The EU set to become a pioneer in a new form of democracy


Picture of Jaap Hoeksma
Jaap Hoeksma

Philosopher of law and author of the book 'The European Union: a democratic union of democratic states'

On the eve of the Conference on the Future of Europe, the EU Court of Justice (CoJ) has made a significant contribution to the forthcoming debate by providing a new definition of ‘European democracy’. Similarly to how the Van Gend en Loos and Costa v ENEL cases established the concept of ‘autonomous legal order’ in the 1960s, the Court shed light on the idea of ‘autonomous democracy’ in 2019. This finding is of great importance for the other EU institutions in their endeavour “to give new impetus to European democracy”.

The Conference on the Future of Europe was initiated in the aftermath of the 2019 European Parliament (EP) elections and the nomination of the Commission President. It appeared that the political parties and the European Parliament on the one hand, and the European Council, on the other hand, had fundamentally different perceptions of the EU’s electoral system. While the parties and Parliament took the 2007 Lisbon Treaty as the basis for their system of ‘Spitzenkandidaten’, the Council based its actions on the 1976 Act concerning the election of the Members of the European Parliament.
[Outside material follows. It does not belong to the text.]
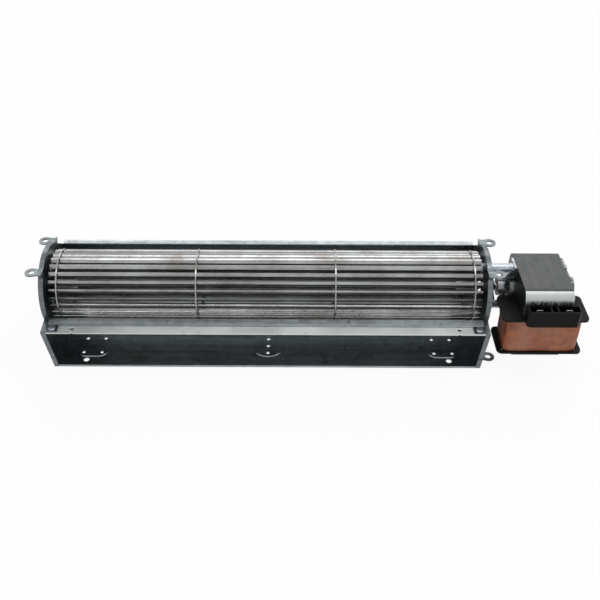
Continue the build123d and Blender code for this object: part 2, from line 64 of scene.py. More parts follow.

Unfortunately, these differences of opinion are irreconcilable. Whereas the 1976 Act construed the European Parliament as an institution, composed of representatives from the member states, the Lisbon Treaty stipulates that citizens are directly represented at the Union level by the European Parliament. So, the Conference has been tasked to come up with a solution before the next EP elections in 2024.

It can be safely assumed that the reverberations of this verdict will be similar to those of the 1963 Van Gend en Loos case

In their preparatory documents, however, the participating EU institutions have failed to indicate what they mean by ‘European democracy’. The CoJ has therefore provided a valuable service by stepping in to suggest that the EU has an autonomous democracy that must be respected by member states. They should notably refrain from actions which have the effect of undermining or obstructing the Union’s democratic system. For example, Spain’s refusal to allow an elected MEP to take his seat due to “serious crimes” is incompatible with the autonomous democracy of the EU.

It can be safely assumed that the reverberations of this verdict will be similar to those of the 1963 Van Gend en Loos case. This decision paves the way for the description of the EU as a ‘democratic Union of democratic States’.

Obviously, this new EU democracy is not a replica of the established democracies of the member states. After all, the EU is not a state and is not likely to become one in the foreseeable future. The principal distinction between the two is that the democracy of the member states is based on the people or demos of those states, whereas the democracy of the Union is founded on EU citizenship (demokratia as opposed to politokratia).

While the member states nurture a national citizenship, EU citizenship has a functional meaning

Article 10 of the Treaty on the European Union (TEU) explicitly states that the functioning of the Union shall be founded on representative democracy and that citizens shall be directly represented at Union level in the European Parliament. So, while the member states nurture a national citizenship, EU citizenship has a functional meaning. It is a precondition for the EU to work as a European democracy.

It may be regarded as a most fortunate coincidence that the CoJ has delivered its verdict only a few months before the start of the long-awaited Conference on the Future of Europe. This will not only provide guidance to the participants of the Conference, but will also oblige them to give the young European democracy a solid philosophical basis and to ensure the future of the EU as the first democratic organisation of states in the world!